DESCRIPTION OF THE TASK >>
Of the lines listed below, how many contain the string "that"? Answer with the number alone.
━━━━━ EXTRACTED ENTRIES
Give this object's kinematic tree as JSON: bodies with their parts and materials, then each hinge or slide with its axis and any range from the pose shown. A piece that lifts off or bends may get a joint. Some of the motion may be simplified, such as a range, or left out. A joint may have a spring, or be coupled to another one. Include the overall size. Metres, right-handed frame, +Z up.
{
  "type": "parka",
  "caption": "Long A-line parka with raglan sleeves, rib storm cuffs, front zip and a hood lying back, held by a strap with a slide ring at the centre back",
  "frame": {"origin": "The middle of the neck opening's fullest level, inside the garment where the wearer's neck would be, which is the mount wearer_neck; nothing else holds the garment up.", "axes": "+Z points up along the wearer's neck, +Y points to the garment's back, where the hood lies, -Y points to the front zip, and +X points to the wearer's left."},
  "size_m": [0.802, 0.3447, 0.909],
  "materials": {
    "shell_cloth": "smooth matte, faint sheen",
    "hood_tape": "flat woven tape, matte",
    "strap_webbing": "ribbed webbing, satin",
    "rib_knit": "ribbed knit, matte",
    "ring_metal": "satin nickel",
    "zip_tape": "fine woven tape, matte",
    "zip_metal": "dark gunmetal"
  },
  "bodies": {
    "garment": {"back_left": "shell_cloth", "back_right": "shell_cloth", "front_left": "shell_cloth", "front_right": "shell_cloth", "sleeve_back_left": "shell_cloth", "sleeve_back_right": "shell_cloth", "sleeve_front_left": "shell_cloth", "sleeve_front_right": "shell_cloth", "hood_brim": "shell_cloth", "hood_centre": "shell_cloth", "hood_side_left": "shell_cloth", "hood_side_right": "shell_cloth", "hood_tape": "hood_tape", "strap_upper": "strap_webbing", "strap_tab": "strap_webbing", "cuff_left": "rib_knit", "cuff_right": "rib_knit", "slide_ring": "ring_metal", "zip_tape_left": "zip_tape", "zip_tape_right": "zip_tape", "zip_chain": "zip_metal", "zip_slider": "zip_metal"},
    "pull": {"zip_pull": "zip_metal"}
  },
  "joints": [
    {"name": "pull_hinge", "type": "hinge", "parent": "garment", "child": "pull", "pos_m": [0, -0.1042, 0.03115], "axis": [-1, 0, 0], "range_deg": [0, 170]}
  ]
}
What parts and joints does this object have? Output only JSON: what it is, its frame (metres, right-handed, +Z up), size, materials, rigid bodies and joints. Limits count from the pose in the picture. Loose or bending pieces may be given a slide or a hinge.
━━━━━━━━━━
━━━━━ EXTRACTED ENTRIES
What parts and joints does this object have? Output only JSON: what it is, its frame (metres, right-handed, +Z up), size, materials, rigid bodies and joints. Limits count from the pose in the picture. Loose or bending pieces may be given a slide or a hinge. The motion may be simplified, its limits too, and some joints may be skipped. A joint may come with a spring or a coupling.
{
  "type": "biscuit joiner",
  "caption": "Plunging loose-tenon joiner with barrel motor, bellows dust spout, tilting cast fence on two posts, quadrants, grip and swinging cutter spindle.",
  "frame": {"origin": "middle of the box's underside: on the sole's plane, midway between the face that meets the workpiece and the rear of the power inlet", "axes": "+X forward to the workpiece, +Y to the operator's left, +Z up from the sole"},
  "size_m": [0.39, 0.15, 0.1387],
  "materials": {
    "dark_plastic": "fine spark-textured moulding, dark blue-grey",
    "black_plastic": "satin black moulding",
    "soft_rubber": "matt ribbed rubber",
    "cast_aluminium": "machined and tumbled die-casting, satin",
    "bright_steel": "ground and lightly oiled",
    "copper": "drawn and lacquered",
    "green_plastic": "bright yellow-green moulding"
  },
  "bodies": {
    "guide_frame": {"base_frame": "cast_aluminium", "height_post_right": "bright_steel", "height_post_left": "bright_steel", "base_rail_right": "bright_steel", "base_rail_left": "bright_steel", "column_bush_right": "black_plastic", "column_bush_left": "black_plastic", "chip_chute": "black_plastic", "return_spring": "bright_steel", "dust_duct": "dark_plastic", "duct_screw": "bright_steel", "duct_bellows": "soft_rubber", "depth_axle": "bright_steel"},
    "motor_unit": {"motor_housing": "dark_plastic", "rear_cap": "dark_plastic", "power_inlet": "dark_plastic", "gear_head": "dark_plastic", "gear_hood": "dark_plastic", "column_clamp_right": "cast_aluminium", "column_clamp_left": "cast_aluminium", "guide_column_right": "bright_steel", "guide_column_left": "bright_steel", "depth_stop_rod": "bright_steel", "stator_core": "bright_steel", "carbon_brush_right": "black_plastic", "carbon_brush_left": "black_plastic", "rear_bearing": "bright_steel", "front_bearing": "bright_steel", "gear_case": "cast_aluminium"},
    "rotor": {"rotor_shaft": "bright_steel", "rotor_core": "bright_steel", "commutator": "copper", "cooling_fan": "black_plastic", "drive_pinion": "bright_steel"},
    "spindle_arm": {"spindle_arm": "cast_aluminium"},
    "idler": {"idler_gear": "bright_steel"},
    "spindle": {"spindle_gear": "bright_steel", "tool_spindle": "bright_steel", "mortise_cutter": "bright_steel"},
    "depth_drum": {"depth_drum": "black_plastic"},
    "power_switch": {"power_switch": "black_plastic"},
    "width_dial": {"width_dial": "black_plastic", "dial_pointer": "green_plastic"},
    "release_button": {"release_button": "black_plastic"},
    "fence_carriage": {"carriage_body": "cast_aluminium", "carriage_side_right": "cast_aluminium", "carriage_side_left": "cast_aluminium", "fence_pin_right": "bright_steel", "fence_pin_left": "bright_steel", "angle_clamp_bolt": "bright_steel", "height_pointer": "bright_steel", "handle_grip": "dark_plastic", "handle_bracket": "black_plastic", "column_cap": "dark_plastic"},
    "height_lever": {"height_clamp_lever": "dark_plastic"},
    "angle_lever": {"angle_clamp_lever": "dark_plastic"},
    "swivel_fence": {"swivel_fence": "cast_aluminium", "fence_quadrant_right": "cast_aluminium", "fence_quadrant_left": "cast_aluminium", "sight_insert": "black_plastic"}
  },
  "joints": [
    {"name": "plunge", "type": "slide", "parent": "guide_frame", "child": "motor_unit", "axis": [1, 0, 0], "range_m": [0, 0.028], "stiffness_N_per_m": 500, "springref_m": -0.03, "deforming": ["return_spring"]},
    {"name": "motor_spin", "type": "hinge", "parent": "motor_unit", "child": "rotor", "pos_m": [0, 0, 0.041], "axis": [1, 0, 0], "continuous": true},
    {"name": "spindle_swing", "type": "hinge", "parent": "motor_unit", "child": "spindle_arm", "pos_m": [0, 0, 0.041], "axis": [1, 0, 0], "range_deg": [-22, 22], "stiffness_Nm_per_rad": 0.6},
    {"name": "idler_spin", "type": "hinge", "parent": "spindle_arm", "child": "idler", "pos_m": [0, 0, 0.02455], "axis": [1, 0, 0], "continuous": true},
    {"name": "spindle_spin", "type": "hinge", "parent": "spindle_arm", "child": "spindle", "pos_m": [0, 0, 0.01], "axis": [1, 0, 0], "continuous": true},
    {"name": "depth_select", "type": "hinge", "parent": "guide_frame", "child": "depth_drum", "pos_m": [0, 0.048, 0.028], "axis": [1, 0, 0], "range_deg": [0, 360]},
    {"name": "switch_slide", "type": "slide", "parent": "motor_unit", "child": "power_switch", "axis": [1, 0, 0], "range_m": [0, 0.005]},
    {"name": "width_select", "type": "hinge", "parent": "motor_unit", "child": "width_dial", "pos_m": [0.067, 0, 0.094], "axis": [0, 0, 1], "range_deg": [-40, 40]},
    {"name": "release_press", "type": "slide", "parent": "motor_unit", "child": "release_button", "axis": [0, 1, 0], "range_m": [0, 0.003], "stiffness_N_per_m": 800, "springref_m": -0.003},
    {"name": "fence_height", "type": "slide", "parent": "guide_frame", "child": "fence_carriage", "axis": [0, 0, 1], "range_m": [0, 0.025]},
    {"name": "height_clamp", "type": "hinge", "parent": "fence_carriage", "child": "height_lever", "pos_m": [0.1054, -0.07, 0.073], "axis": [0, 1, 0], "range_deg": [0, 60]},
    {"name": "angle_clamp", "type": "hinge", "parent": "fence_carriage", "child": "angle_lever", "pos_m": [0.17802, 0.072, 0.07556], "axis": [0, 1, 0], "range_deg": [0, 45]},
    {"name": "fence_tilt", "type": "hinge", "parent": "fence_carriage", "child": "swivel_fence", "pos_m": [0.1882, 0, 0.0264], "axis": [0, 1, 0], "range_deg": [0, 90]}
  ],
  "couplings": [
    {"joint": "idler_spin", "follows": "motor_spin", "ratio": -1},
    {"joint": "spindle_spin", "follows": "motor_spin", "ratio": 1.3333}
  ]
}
━━━━━━━━━━
FINISHED TASK >>
2